Data shown:
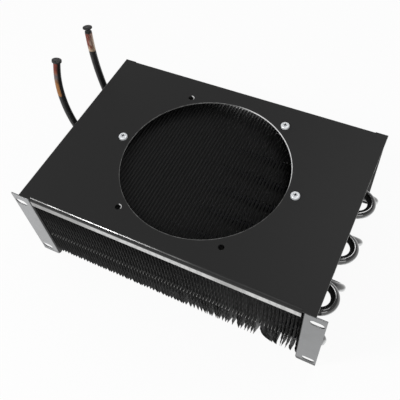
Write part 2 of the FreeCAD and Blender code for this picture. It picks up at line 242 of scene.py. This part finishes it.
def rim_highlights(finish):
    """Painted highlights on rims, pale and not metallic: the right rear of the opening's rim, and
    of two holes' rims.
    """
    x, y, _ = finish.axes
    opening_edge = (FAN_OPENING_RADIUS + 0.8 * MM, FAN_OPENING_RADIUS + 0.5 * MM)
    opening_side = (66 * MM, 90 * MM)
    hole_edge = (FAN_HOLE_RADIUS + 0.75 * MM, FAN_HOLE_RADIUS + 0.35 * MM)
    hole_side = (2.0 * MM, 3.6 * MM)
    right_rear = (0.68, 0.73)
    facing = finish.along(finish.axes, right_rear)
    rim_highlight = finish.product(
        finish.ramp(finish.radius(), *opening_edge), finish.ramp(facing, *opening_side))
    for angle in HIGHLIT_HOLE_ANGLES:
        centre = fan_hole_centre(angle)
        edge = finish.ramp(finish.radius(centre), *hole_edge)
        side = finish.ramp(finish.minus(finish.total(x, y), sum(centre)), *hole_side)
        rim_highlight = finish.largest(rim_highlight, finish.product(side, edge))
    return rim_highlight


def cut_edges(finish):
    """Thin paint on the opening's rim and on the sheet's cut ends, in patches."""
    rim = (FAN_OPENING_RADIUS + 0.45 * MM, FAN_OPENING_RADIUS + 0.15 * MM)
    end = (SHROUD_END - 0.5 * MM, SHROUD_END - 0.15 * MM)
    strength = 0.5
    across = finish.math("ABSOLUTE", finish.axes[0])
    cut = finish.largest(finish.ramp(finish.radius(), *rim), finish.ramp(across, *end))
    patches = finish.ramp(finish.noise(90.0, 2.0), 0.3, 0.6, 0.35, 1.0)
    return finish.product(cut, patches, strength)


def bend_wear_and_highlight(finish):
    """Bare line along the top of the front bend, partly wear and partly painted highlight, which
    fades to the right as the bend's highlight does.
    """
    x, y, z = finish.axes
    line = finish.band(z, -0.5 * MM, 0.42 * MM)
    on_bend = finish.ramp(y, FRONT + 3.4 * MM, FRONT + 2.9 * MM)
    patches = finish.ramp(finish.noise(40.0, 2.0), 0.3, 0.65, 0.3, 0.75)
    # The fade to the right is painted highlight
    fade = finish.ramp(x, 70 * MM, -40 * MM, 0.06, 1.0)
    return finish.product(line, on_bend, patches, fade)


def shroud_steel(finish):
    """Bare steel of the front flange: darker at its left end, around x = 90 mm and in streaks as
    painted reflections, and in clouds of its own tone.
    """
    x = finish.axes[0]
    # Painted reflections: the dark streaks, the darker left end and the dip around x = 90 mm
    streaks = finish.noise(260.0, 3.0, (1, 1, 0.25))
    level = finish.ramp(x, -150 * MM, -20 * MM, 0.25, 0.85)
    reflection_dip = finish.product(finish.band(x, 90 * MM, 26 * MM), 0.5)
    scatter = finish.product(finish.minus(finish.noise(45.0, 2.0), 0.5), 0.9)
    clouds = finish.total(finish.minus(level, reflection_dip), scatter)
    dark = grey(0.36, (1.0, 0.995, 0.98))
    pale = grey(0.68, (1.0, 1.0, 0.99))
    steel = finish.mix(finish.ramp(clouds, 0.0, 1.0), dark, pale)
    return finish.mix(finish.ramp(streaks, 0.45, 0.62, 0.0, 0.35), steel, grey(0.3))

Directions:
Repeat every line of the material exactly as given.

Completed exercise:
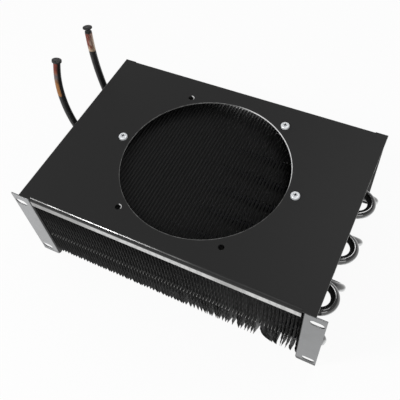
Write part 2 of the FreeCAD and Blender code for this picture. It picks up at line 242 of scene.py. This part finishes it.
def rim_highlights(finish):
    """Painted highlights on rims, pale and not metallic: the right rear of the opening's rim, and
    of two holes' rims.
    """
    x, y, _ = finish.axes
    opening_edge = (FAN_OPENING_RADIUS + 0.8 * MM, FAN_OPENING_RADIUS + 0.5 * MM)
    opening_side = (66 * MM, 90 * MM)
    hole_edge = (FAN_HOLE_RADIUS + 0.75 * MM, FAN_HOLE_RADIUS + 0.35 * MM)
    hole_side = (2.0 * MM, 3.6 * MM)
    right_rear = (0.68, 0.73)
    facing = finish.along(finish.axes, right_rear)
    rim_highlight = finish.product(
        finish.ramp(finish.radius(), *opening_edge), finish.ramp(facing, *opening_side))
    for angle in HIGHLIT_HOLE_ANGLES:
        centre = fan_hole_centre(angle)
        edge = finish.ramp(finish.radius(centre), *hole_edge)
        side = finish.ramp(finish.minus(finish.total(x, y), sum(centre)), *hole_side)
        rim_highlight = finish.largest(rim_highlight, finish.product(side, edge))
    return rim_highlight


def cut_edges(finish):
    """Thin paint on the opening's rim and on the sheet's cut ends, in patches."""
    rim = (FAN_OPENING_RADIUS + 0.45 * MM, FAN_OPENING_RADIUS + 0.15 * MM)
    end = (SHROUD_END - 0.5 * MM, SHROUD_END - 0.15 * MM)
    strength = 0.5
    across = finish.math("ABSOLUTE", finish.axes[0])
    cut = finish.largest(finish.ramp(finish.radius(), *rim), finish.ramp(across, *end))
    patches = finish.ramp(finish.noise(90.0, 2.0), 0.3, 0.6, 0.35, 1.0)
    return finish.product(cut, patches, strength)


def bend_wear_and_highlight(finish):
    """Bare line along the top of the front bend, partly wear and partly painted highlight, which
    fades to the right as the bend's highlight does.
    """
    x, y, z = finish.axes
    line = finish.band(z, -0.5 * MM, 0.42 * MM)
    on_bend = finish.ramp(y, FRONT + 3.4 * MM, FRONT + 2.9 * MM)
    patches = finish.ramp(finish.noise(40.0, 2.0), 0.3, 0.65, 0.3, 0.75)
    # The fade to the right is painted highlight
    fade = finish.ramp(x, 70 * MM, -40 * MM, 0.06, 1.0)
    return finish.product(line, on_bend, patches, fade)


def shroud_steel(finish):
    """Bare steel of the front flange: darker at its left end, around x = 90 mm and in streaks as
    painted reflections, and in clouds of its own tone.
    """
    x = finish.axes[0]
    # Painted reflections: the dark streaks, the darker left end and the dip around x = 90 mm
    streaks = finish.noise(260.0, 3.0, (1, 1, 0.25))
    level = finish.ramp(x, -150 * MM, -20 * MM, 0.25, 0.85)
    reflection_dip = finish.product(finish.band(x, 90 * MM, 26 * MM), 0.5)
    scatter = finish.product(finish.minus(finish.noise(45.0, 2.0), 0.5), 0.9)
    clouds = finish.total(finish.minus(level, reflection_dip), scatter)
    dark = grey(0.36, (1.0, 0.995, 0.98))
    pale = grey(0.68, (1.0, 1.0, 0.99))
    steel = finish.mix(finish.ramp(clouds, 0.0, 1.0), dark, pale)
    return finish.mix(finish.ramp(streaks, 0.45, 0.62, 0.0, 0.35), steel, grey(0.3))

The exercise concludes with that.